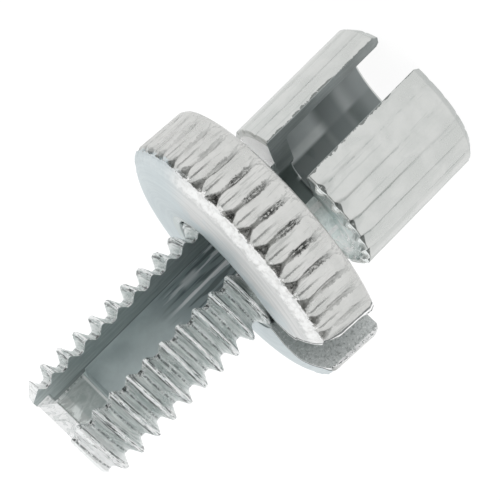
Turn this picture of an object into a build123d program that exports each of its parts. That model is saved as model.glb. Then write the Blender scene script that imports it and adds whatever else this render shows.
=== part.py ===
from build123d import *
import math
import os

# Slotted cable adjuster: a turned screw with a fluted head, and a knurled lock ring on its thread.
# All sizes are in millimetres. +Z runs along the axis towards the threaded tip,
# and the part stands on the open end of its head at z = 0. The cable slot opens towards -Y.

# thread, M6 x 1: a plain shank at the major diameter stands in for its free length,
# and the stretch that the ring is screwed on is at the pitch diameter
thread_diameter = 5.95
thread_pitch = 1.0
pitch_line_depth = 0.325 * thread_pitch
thread_depth = 0.54 * thread_pitch
overall_length = 22.0
tip_chamfer = 0.5

# fluted head
head_diameter = 8.5
head_length = 7.0
head_end_chamfer = 0.3
underside_chamfer = 0.2
flute_count = 24
flute_depth = 0.16
flute_land_share = 0.45
flute_turn = -6

# relieved neck between the head and the thread
neck_length = 0.8

# holes along the axis
socket_diameter = 6.8
socket_depth = 6.0
socket_mouth_chamfer = 0.15
shank_bore_diameter = 3.0
shank_bore_top = 19.5
tip_flare_radius = 1.9
tip_flare_depth = 0.7

# cable slot, the same width in the screw and in the ring
slot_width = 2.5

# lock ring
ring_diameter = 13.4
ring_thickness = 3.6
ring_base_z = 8.4
ring_running_clearance = 0.05
ring_back_chamfer = 0.3
ring_mouth_chamfer = 0.6
dome_height = 0.8
dome_flat_radius = 5.1
knurl_count = 42
knurl_depth = 0.35
knurl_land_share = 0.45
knurl_turn = 6.25
ring_slot_angle = 180
free_thread_gap = 0.1

# worked out from the sizes above
thread_radius = thread_diameter / 2
engaged_radius = thread_radius - pitch_line_depth
neck_radius = thread_radius - thread_depth
head_radius = head_diameter / 2
socket_radius = socket_diameter / 2
shank_bore_radius = shank_bore_diameter / 2
cable_hole_radius = slot_width / 2
ring_radius = ring_diameter / 2
ring_bore_radius = engaged_radius + ring_running_clearance
ring_top_z = ring_base_z + ring_thickness
knurl_top_z = ring_top_z - dome_height
free_thread_z = ring_top_z + free_thread_gap

os.makedirs("parts", exist_ok=True)


def toothed_outline(crest_radius, depth, count, land_share):
    """Corner points of a toothed circle: each tooth is a land, and a V valley parts it from the next."""
    step = 2 * math.pi / count
    half_land = step * land_share / 2
    points = []
    for tooth in range(count):
        middle = tooth * step
        corners = (
            (middle - half_land, crest_radius),
            (middle + half_land, crest_radius),
            (middle + step / 2, crest_radius - depth),
        )
        for angle, radius in corners:
            points.append((radius * math.cos(angle), radius * math.sin(angle)))
    return points


# adjuster screw
with BuildPart() as adjuster_screw:
    # turned outside: head, neck and shank
    with BuildSketch(Plane.XZ):
        with BuildLine():
            Polyline(
                (0, 0),
                (head_radius - head_end_chamfer, 0),
                (head_radius, head_end_chamfer),
                (head_radius, head_length - underside_chamfer),
                (head_radius - underside_chamfer, head_length),
                (neck_radius, head_length),
                (neck_radius, head_length + neck_length),
                (engaged_radius, head_length + neck_length),
                (engaged_radius, free_thread_z),
                (thread_radius, free_thread_z),
                (thread_radius, overall_length - tip_chamfer),
                (thread_radius - tip_chamfer, overall_length),
                (0, overall_length),
                close=True,
            )
        make_face()
    revolve(axis=Axis.Z)

    # flutes: straight V valleys round the head, cut as a toothed collar
    with BuildSketch():
        Circle(head_radius + flute_depth)
        Polygon(
            *toothed_outline(head_radius, flute_depth, flute_count, flute_land_share),
            rotation=flute_turn,
            align=None,
            mode=Mode.SUBTRACT,
        )
    extrude(amount=head_length, mode=Mode.SUBTRACT)

    # housing socket, shank bore, cable hole and flared tip, turned as one hollow
    with BuildSketch(Plane.XZ):
        with BuildLine():
            Polyline(
                (0, 0),
                (socket_radius + socket_mouth_chamfer, 0),
                (socket_radius, socket_mouth_chamfer),
                (socket_radius, socket_depth),
                (shank_bore_radius, socket_depth),
                (shank_bore_radius, shank_bore_top),
                (cable_hole_radius, shank_bore_top),
                (cable_hole_radius, overall_length - tip_flare_depth),
                (tip_flare_radius, overall_length),
                (0, overall_length),
                close=True,
            )
        make_face()
    revolve(axis=Axis.Z, mode=Mode.SUBTRACT)

    # cable slot along the whole length, open on one side as far as the bore
    with Locations((0, -head_diameter / 2, overall_length / 2)):
        Box(slot_width, head_diameter, 2 * overall_length, mode=Mode.SUBTRACT)

# lock ring
with BuildPart() as lock_ring:
    # turned blank: chamfered back, straight rim and domed shoulder towards the tip
    with BuildSketch(Plane.XZ):
        with BuildLine():
            Polyline(
                (dome_flat_radius, ring_top_z),
                (ring_bore_radius + ring_mouth_chamfer, ring_top_z),
                (ring_bore_radius, ring_top_z - ring_mouth_chamfer),
                (ring_bore_radius, ring_base_z + ring_mouth_chamfer),
                (ring_bore_radius + ring_mouth_chamfer, ring_base_z),
                (ring_radius - ring_back_chamfer, ring_base_z),
                (ring_radius, ring_base_z + ring_back_chamfer),
                (ring_radius, knurl_top_z),
            )
            EllipticalCenterArc(
                (dome_flat_radius, knurl_top_z),
                ring_radius - dome_flat_radius,
                dome_height,
                start_angle=0,
                arc_size=90,
            )
        make_face()
    revolve(axis=Axis.Z)

    # straight knurl, cut through the rim as a toothed collar
    with BuildSketch(Plane.XY.offset(ring_base_z)):
        Circle(ring_radius + knurl_depth)
        Polygon(
            *toothed_outline(ring_radius, knurl_depth, knurl_count, knurl_land_share),
            rotation=knurl_turn,
            align=None,
            mode=Mode.SUBTRACT,
        )
    extrude(amount=ring_thickness, mode=Mode.SUBTRACT)

    # radial slot that lets the cable out, turned away from the screw's own slot
    with PolarLocations(ring_radius / 2, 1, start_angle=ring_slot_angle):
        with Locations((0, 0, ring_base_z + ring_thickness / 2)):
            Box(ring_radius, slot_width, 2 * ring_thickness, mode=Mode.SUBTRACT)

adjuster_screw.part.label = "adjuster_screw"
lock_ring.part.label = "lock_ring"

export_step(adjuster_screw.part, "parts/adjuster_screw.step")
export_step(lock_ring.part, "parts/lock_ring.step")
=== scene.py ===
"""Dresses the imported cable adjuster: a slotted, threaded screw with a fluted head, and its lock ring."""
import math
from functools import partialmethod

import bmesh
import bpy
from mathutils import Matrix, Vector


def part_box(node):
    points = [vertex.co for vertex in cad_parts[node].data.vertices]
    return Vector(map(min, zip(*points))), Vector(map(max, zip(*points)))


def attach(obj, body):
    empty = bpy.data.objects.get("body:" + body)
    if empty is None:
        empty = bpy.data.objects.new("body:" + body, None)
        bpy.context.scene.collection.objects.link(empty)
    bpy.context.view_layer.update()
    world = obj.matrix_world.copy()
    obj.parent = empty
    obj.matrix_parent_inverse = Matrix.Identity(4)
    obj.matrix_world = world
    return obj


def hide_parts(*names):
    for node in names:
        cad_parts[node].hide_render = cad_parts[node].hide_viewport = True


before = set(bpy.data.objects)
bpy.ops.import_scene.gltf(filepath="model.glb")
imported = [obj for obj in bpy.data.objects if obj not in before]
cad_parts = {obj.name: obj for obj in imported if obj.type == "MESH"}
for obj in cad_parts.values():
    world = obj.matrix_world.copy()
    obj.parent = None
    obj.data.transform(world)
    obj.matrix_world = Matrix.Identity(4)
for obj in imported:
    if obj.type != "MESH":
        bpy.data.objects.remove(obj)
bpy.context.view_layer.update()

MM = 0.001
FULL_TURN = 2 * math.pi
DEGREE = math.pi / 180
WELD = 0.0005 * MM
WHITE = (1.0, 1.0, 1.0)
smoothing_angle = 35.0 * DEGREE

# The two nodes' boxes give the sizes that the solids and the dressed pieces share.
screw_low, screw_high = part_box("adjuster_screw")
ring_low, ring_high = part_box("lock_ring")
head_end_z = screw_low[2]
tip_z = screw_high[2]
ring_radius = ring_high[0]
ring_back_z = ring_low[2]
ring_face_z = ring_high[2]

# Head
head_radius = 4.25 * MM
head_length = 7.0 * MM
underside_z = head_end_z + head_length
head_chamfer = 0.3 * MM
underside_chamfer = 0.08 * MM
underside_lobe = 0.15 * MM
torn_width = 1.2 * MM
flute_count = 24
flute_turn = -6.0 * DEGREE
flute_depth = 0.2 * MM
flute_columns = 16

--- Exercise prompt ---
The lines to extract from the data above begin with the line containing "# straight knurl, cut" and end with the line containing "obj.parent = empty". Extract them exactly, including both.

--- Complete output ---
    # straight knurl, cut through the rim as a toothed collar
    with BuildSketch(Plane.XY.offset(ring_base_z)):
        Circle(ring_radius + knurl_depth)
        Polygon(
            *toothed_outline(ring_radius, knurl_depth, knurl_count, knurl_land_share),
            rotation=knurl_turn,
            align=None,
            mode=Mode.SUBTRACT,
        )
    extrude(amount=ring_thickness, mode=Mode.SUBTRACT)

    # radial slot that lets the cable out, turned away from the screw's own slot
    with PolarLocations(ring_radius / 2, 1, start_angle=ring_slot_angle):
        with Locations((0, 0, ring_base_z + ring_thickness / 2)):
            Box(ring_radius, slot_width, 2 * ring_thickness, mode=Mode.SUBTRACT)

adjuster_screw.part.label = "adjuster_screw"
lock_ring.part.label = "lock_ring"

export_step(adjuster_screw.part, "parts/adjuster_screw.step")
export_step(lock_ring.part, "parts/lock_ring.step")
=== scene.py ===
"""Dresses the imported cable adjuster: a slotted, threaded screw with a fluted head, and its lock ring."""
import math
from functools import partialmethod

import bmesh
import bpy
from mathutils import Matrix, Vector


def part_box(node):
    points = [vertex.co for vertex in cad_parts[node].data.vertices]
    return Vector(map(min, zip(*points))), Vector(map(max, zip(*points)))


def attach(obj, body):
    empty = bpy.data.objects.get("body:" + body)
    if empty is None:
        empty = bpy.data.objects.new("body:" + body, None)
        bpy.context.scene.collection.objects.link(empty)
    bpy.context.view_layer.update()
    world = obj.matrix_world.copy()
    obj.parent = empty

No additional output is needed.